Tendrás que pasar a buscarme, me sorprendí diciendo. A veces creo que estoy en una película y recito las mejores frases de mi guion imaginario. En inglés suena mejor, aunque menos real. Así suele ser con todo.
La noche fue muy larga y llena de casualidades. Fuimos a un par de discotecas de esas ‘top’ en el centro, con mi compi de piso y su amigo cantante, como tenía que ser. Luego Jake me trajo de vuelta a casa en su coche.
¿Y por qué confié en un extraño que había conocido pocas horas antes en la playa? Os estaréis preguntando. Porque él estaba aún más aterrado que yo.

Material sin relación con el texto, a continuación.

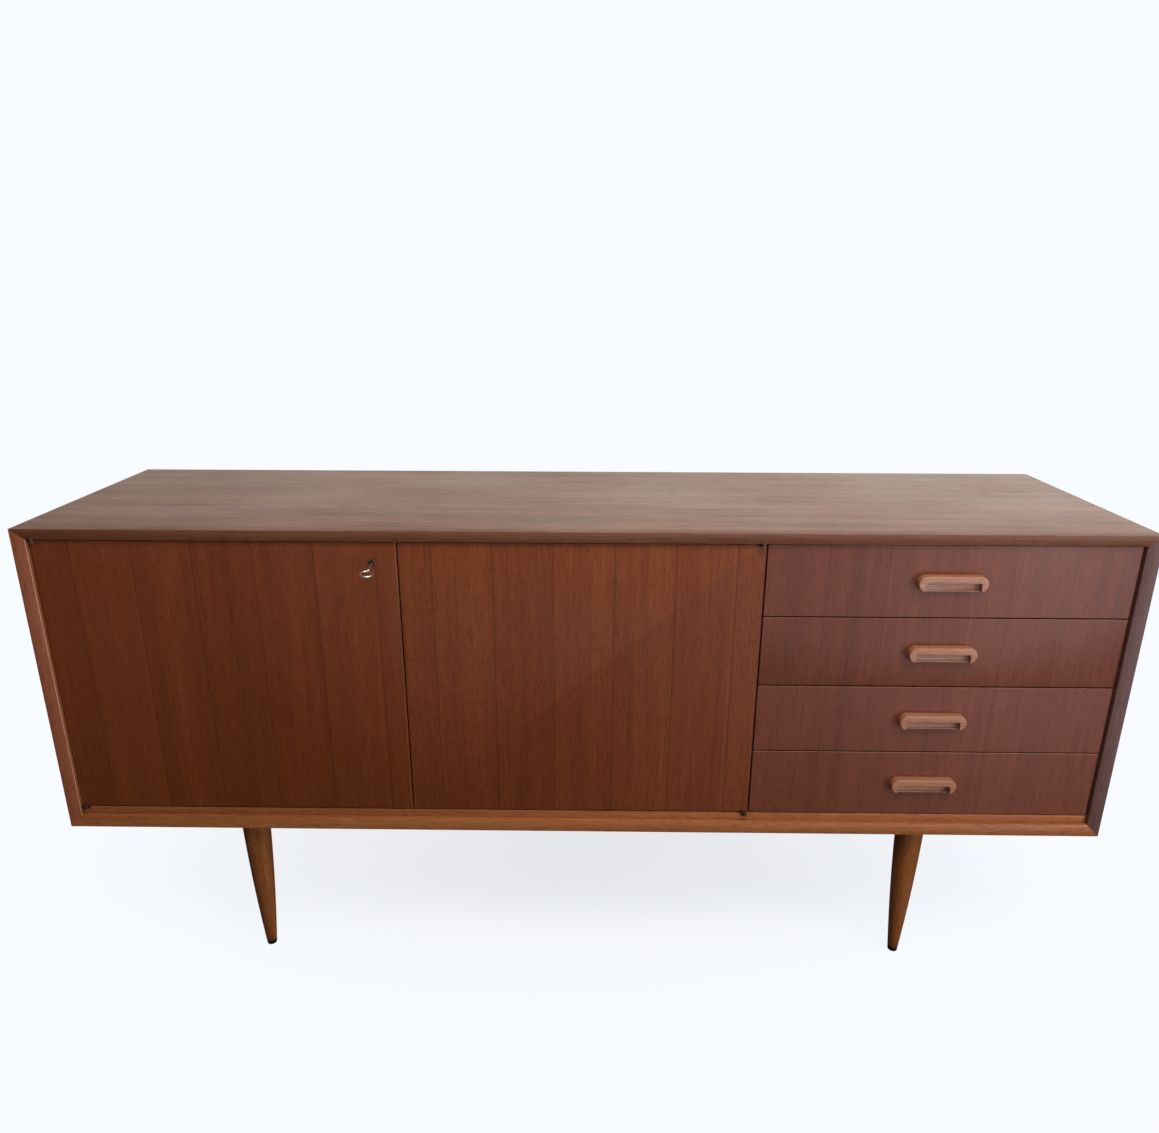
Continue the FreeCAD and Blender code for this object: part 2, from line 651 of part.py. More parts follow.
def drawer_bottom_slot(number, fit):
    """The drawer bottom's outline in its grooves; a fit makes it the smaller, real panel."""
    reach = SIDE_T - BOTTOM_GROOVE_D + fit
    x = (BOX_X[0] + reach, BOX_X[1] - reach)
    return block(x, (Y_FRONT_BACK - BOTTOM_GROOVE_D + fit, BOX_Y1 - BOX_BACK_INSET), bottom_z(number))


def drawer_back(number):
    reach = SIDE_T - BOX_DADO_D
    y1 = BOX_Y1 - BOX_BACK_INSET
    z = (bottom_z(number)[1], side_z(number)[1] - BOX_BACK_DROP)
    return block((BOX_X[0] + reach, BOX_X[1] - reach), (y1 - BOX_BACK_T, y1), z)


def drawer_side(number, x, groove_x):
    """One side: dovetail tongue in front, runner groove outside, dado and bottom groove inside."""
    z = side_z(number)
    board = block(x, (Y_FRONT_BACK, BOX_Y1), z)
    whole = joined([board, tongue((x[0] + x[1]) / 2, z, Y_FRONT_BACK + LAP)])
    low, high = runner_z(number)
    groove_y = (RUNNER_Y[0] - LOOSE, BOX_Y1)
    groove = block(groove_x, groove_y, (low - RUNNER_PLAY, high + RUNNER_PLAY))
    return whole.cut([groove, drawer_back(number), drawer_bottom_slot(number, 0.0)])


def drawer_box(number):
    depth = RUNNER_IN + RUNNER_SIDE_PLAY
    left = (BOX_X[0], BOX_X[0] + SIDE_T)
    right = (BOX_X[1] - SIDE_T, BOX_X[1])
    return [
        drawer_side(number, left, (left[0], left[0] + depth)),
        drawer_side(number, right, (right[1] - depth, right[1])),
        drawer_back(number),
    ]


def pull_centre(number):
    z = drawer_z(number)
    return Vector((DRAWER_X[0] + DRAWER_X[1]) / 2, Y_FACE, (z[0] + z[1]) / 2)


def pull_screws(number, fit=0.0):
    centre = pull_centre(number)
    reach = (PULL_W + PULL_RECESS_W) / 4
    screws = []
    for sign in (-1, 1):
        seat = Vector(centre.x + sign * reach, Y_FRONT_BACK, centre.z)
        shank = rod(PULL_SCREW_R + fit, seat, -Y_AXIS, FRONT_T + PULL_SCREW_IN + fit)
        head = rod(PULL_SCREW_HEAD_R, seat, Y_AXIS, PULL_SCREW_HEAD_H)
        screws.append(shank if fit else joined([shank, head]))
    return screws


def stadium(centre, width, height, y0, y1):
    """A bar with fully round ends, between two depths."""
    radius = height / 2
    straight = width / 2 - radius
    middle = block(
        (centre.x - straight, centre.x + straight), (y0, y1), (centre.z - radius, centre.z + radius)
    )
    ends = [rod(radius, Vector(centre.x + s * straight, y0, centre.z), Y_AXIS, y1 - y0) for s in (-1, 1)]
    return joined([middle] + ends)


def pull(number):
    """Turned-over bar pull: a rounded slip of wood, hollowed from below for the fingertips."""
    centre = pull_centre(number)
    front = Y_FACE - PULL_OUT
    body = stadium(centre, PULL_W, PULL_H, front, Y_FACE)
    rim = [e for e in body.Edges if e.BoundBox.YMax < front + NEAR]
    body = body.makeFillet(PULL_EDGE_R, rim)
    lip_z = centre.z + PULL_H / 2 - PULL_LIP
    half = PULL_RECESS_W / 2
    recess_y = (front - LAP, Y_FACE - PULL_BASE)
    recess = block((centre.x - half, centre.x + half), recess_y, (centre.z - PULL_H, lip_z))
    corners = [e for e in recess.Edges if e.BoundBox.ZMin > lip_z - NEAR and e.BoundBox.YLength > LAP]
    recess = recess.makeFillet(PULL_RECESS_R, corners)
    return body.cut([recess] + pull_screws(number, SCREW_FIT))


def drawer_front(number):
    z = drawer_z(number)
    board = block(DRAWER_X, (Y_FACE, Y_FRONT_BACK), z)
    socket_z = (z[0], side_z(number)[1])
    sockets = [
        tongue(BOX_X[0] + SIDE_T / 2, socket_z, Y_FRONT_BACK + LAP),
        tongue(BOX_X[1] - SIDE_T / 2, socket_z, Y_FRONT_BACK + LAP),
    ]
    groove = drawer_bottom_slot(number, 0.0)
    return board.cut(sockets + [groove] + pull_screws(number, SCREW_FIT))


# ---------------------------------------------------------------- put together
def case_nodes():
    legs = leg_places()
    spots = list(legs.values())
    dividers = [divider(x) for x in DIVIDER_XS]
    leaves = [case_leaf_below(PIVOT_LEFT_X), case_leaf_above(PIVOT_LEFT_X)]
    for shape in (case_leaf_below(PIVOT_LEFT_X), case_leaf_above(PIVOT_LEFT_X)):
        moved = mirrored_x(shape, (PIVOT_LEFT_X + PIVOT_RIGHT_X) / 2)
        leaves.append(moved)
    let_in = [back_recess()] + back_screws(SCREW_FIT)
    for x, y in spots:
        let_in += plate_screws(x, y, SCREW_FIT) + [leg_bolt(x, y, BOLT_ROOM)]

    nodes = {}
    for side in ("top", "bottom", "left", "right"):
        board = case_board(side, LIPPING_D, CASE_D)
        name = "side_panel_" + side if side in ("left", "right") else side + "_panel"
        nodes[name] = [board.cut(let_in + dividers + leaves + pin_holes())]
        nodes["lipping_" + side] = [lipping(side).cut(let_in + leaves)]
    nodes["bottom_rail"] = [bottom_rail().cut(leaves)]
    nodes["divider_middle"] = [dividers[0].cut(pin_holes())]
    nodes["divider_right"] = [dividers[1].cut(pin_holes())]
    nodes["back_panel"] = [back_panel().cut(back_screws(SCREW_FIT))]
    nodes["back_panel_screws"] = back_screws()
    left, right = compartments()
    nodes["shelf_left"] = [shelf(left)]
    nodes["shelf_right"] = [shelf(right)]
    nodes["shelf_pins"] = shelf_pins()
    nodes["drawer_runners"] = [r for n in range(1, DRAWER_COUNT + 1) for r in runners(n)]
    for name, (x, y) in legs.items():
        nodes[name] = [leg(x, y)]
    nodes["leg_plates"] = [leg_plate(x, y) for x, y in spots]
    nodes["leg_plate_screws"] = [s for x, y in spots for s in plate_screws(x, y)]
    nodes["leg_bolts"] = [leg_bolt(x, y) for x, y in spots]
    nodes["foot_glides"] = [foot_glide(x, y) for x, y in spots]
    nodes["hinge_leaves_case"] = leaves
    nodes["magnetic_catch"] = [magnetic_catch()]
    return nodes


def door_left_nodes():
    leaves = door_leaves(PIVOT_LEFT_X)
    keyhole = rod(ESCUTCHEON_R, Vector(KEY_X, Y_FACE, KEY_Z), Y_AXIS, FRONT_T)
    let_in = leaves + [keyhole, lock_case_shape()]
    return {
        "door_left_board": [door_board(DOOR_LEFT_X).cut(let_in)],
        "door_left_lippings": [strip.cut(let_in) for strip in door_lippings(DOOR_LEFT_X)],
        "door_left_hinge_leaves": leaves,
        "lock_case": [lock_case()],
        "keyhole_escutcheon": [escutcheon()],
        "lock_barrel": [lock_barrel()],
        "lock_bolt": [lock_bolt()],
        "key": [key()],
    }


def door_right_nodes():
    leaves = [mirrored_x(s, (PIVOT_LEFT_X + PIVOT_RIGHT_X) / 2) for s in door_leaves(PIVOT_LEFT_X)]
    let_in = leaves + [strike_plate(), strike_mouth(), catch_plate()]
    return {
        "door_right_board": [door_board(DOOR_RIGHT_X).cut(let_in)],
        "door_right_lippings": [strip.cut(let_in) for strip in door_lippings(DOOR_RIGHT_X)],
        "door_right_hinge_leaves": leaves,
        "strike_plate": [strike_plate().cut(strike_mouth())],
        "catch_plate": [catch_plate()],
    }


def drawer_nodes(number):
    name = "drawer_" + str(number)
    return {
        name + "_front": [drawer_front(number)],
        name + "_box": drawer_box(number),
        name + "_bottom": [drawer_bottom_slot(number, BOTTOM_FIT)],
        name + "_pull": [pull(number)],
        name + "_pull_screws": pull_screws(number),
    }


def all_nodes():
    nodes = case_nodes()
    nodes.update(door_left_nodes())
    nodes.update(door_right_nodes())
    for number in range(1, DRAWER_COUNT + 1):
        nodes.update(drawer_nodes(number))
    return nodes


def save(name, shapes):
    """Writes one node, with every solid checked, shifted into the object's own frame."""
    solids = [solid for shape in shapes for solid in shape.Solids]
    for solid in solids:
        if not solid.isValid() or solid.Volume <= 0:
            raise ValueError(name + " holds a solid that is not valid")
    whole = Part.makeCompound(solids)
    whole.translate(Vector(0, Y_SHIFT, 0))
    whole.exportStep("parts/" + name + ".step")
    return len(solids)


if __name__ == "__main__":
    os.makedirs("parts", exist_ok=True)
    for node_name, node_shapes in all_nodes().items():
        count = save(node_name, node_shapes)
        print(node_name, count)
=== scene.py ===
# %% [markdown]
# # A teak sideboard with doors and drawers
#
# This file dresses a finished CAD model of a low teak sideboard: a mitred case on four turned legs, two
# hinged doors, the first with a lock and its key, and four drawers with bar pulls.  The CAD model holds every
# size and every joint.  What follows gives each piece its softened edges, its grain and its light.

# %% The frame
import json
import math

import bpy
from mathutils import Matrix, Vector

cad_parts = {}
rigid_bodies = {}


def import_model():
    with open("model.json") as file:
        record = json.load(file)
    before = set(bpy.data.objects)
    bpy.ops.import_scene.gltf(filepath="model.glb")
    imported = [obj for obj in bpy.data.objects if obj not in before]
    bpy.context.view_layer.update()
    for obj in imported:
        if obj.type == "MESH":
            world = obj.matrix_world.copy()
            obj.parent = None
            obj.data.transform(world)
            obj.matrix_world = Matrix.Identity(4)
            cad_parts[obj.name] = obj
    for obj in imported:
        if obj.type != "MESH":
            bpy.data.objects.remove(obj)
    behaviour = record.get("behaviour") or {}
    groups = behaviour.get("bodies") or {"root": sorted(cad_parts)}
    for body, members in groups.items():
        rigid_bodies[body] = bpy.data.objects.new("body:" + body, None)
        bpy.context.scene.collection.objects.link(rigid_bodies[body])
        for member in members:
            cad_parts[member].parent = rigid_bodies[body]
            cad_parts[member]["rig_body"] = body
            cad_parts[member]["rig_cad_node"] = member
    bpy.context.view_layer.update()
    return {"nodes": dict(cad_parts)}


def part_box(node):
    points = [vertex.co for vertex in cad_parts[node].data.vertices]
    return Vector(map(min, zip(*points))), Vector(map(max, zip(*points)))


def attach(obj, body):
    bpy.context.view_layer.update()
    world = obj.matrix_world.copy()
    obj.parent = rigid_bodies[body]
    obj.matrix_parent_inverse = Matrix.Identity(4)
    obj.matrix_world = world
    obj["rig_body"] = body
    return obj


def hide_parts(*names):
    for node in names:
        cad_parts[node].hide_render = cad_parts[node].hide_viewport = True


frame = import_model()

# %% [markdown]
# ## Sizes that many pieces share
#
# The CAD nodes know where they are, so the few planes that the pieces have in common are read from their
# boxes.  `MM` turns the millimetres that a joiner would use into Blender's metres.

# %% Shared sizes
MM = 0.001

CASE_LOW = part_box("lipping_bottom")[0]
CASE_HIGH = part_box("lipping_top")[1]
HALF_WIDTH = CASE_HIGH.x
FRONT_Y = CASE_LOW.y
LIPPING_BACK_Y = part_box("lipping_top")[1].y
DOOR_FACE_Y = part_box("door_left_board")[0].y
print("case", CASE_LOW[:], "front arris", FRONT_Y, "door face", DOOR_FACE_Y)

# %% [markdown]
# ## The camera
#
# A sideboard is low and long, so it is looked down on from chest height, from close by and with a wide
# lens.  The camera is turned by three angles: 18 degrees down, a fraction of a degree to the left, and a trace
# of roll.

# %% Camera
CAMERA_PLACE = Vector((0.0096, -1.4886, 1.2008))
CAMERA_LENS = 26.67
CAMERA_PITCH = math.radians(18.39)
CAMERA_YAW = math.radians(-0.64)
CAMERA_ROLL = math.radians(0.18)


def aimed(place, pitch, yaw, roll):
    """The matrix of something that looks along its own -Z, first level and to the back, then tipped down."""
    forward = Vector((math.sin(yaw) * math.cos(pitch), math.cos(yaw) * math.cos(pitch), -math.sin(pitch)))
    right = forward.cross(Vector((0, 0, 1))).normalized()
    up = right.cross(forward)
    x_axis = right * math.cos(roll) + up * math.sin(roll)
    y_axis = up * math.cos(roll) - right * math.sin(roll)
    matrix = Matrix((x_axis, y_axis, -forward)).transposed().to_4x4()
    matrix.translation = place
    return matrix


camera_data = bpy.data.cameras.new("camera")
camera_data.sensor_width = 36.0
camera_data.lens = CAMERA_LENS
camera_data.clip_start = 0.02
camera_data.clip_end = 60.0
camera = bpy.data.objects.new("camera", camera_data)
bpy.context.scene.collection.objects.link(camera)
camera.matrix_world = aimed(CAMERA_PLACE, CAMERA_PITCH, CAMERA_YAW, CAMERA_ROLL)
bpy.context.scene.camera = camera
print("camera at", CAMERA_PLACE[:], "lens", CAMERA_LENS)

# %% [markdown]
# ## Nodes and colours
#
# Every finish below is a small network of shader nodes.  One function adds a node, sets it and wires it, and
# one turns hex colours, as a screen shows them, into the linear light that Cycles works in.

# %% Helpers for materials
def linear(hex_colour):
    """An sRGB hex colour as linear red, green, blue and alpha."""
    channels = [int(hex_colour[i:i + 2], 16) / 255 for i in (1, 3, 5)]
    light = [c / 12.92 if c <= 0.04045 else ((c + 0.055) / 1.055) ** 2.4 for c in channels]
    return (*light, 1.0)


def add(tree, kind, wires=None, **settings):
    """Adds a shader node.  wires gives each input, by name or number, a value or the socket that feeds it."""
    node = tree.nodes.new("ShaderNode" + kind)
    for name, value in settings.items():
        setattr(node, name, value)
    for key, value in (wires or {}).items():
        if isinstance(value, bpy.types.NodeSocket):
            tree.links.new(value, node.inputs[key])
        else:
            node.inputs[key].default_value = value
    return node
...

Mientras conducía me fijé en que tenía un tatuaje de una cruz en la mano. Aunque la respuesta era bastante obvia, le pregunté qué significaba, ‘for the sake of conversation’. Resulta que se la había pintado con boli antes de salir, que era la primera vez que entraba a una discoteca, tenía miedo de lo que podría encontrar, y quería sentirse protegido.
Era algo mayor que yo. Pero al parecer, habiendo crecido en una familia muy cristiana del Midwest, sus experiencias adolescentes vitales no habían sido satisfechas. Pero sorprendentemente, confió en mí (¿¡en mí!?) para llevarle de noche loca por primera vez. Sonreí y me subí un poco la camiseta, suficiente como para que pudiera ver mi tatuaje en las costillas: una cruz.
A veces las casualidades no son tan aleatorias como pensamos, a veces hay alguien ahí arriba que mueve las fichas a conciencia, que escribe nuestro guion como yo, usando sus mejores frases.
Cuando le conocí, Jake no había salido del país, solo había visitado dos de los estados –donde nació y donde ahora vivía–, y votaba Republicano instintivamente. Hoy en día, Instagram me regala sus fotos a los pies de enormes cascadas en Cuba, en Puerto Rico, en Yosemite y en Yellowstone, y sé que vote a quien vote, ha pensado en ello, y eso ya es suficiente.
Las fichas se mueven. El guion se escribe. La vida sigue, y es maravillosa –si quieres que lo sea–.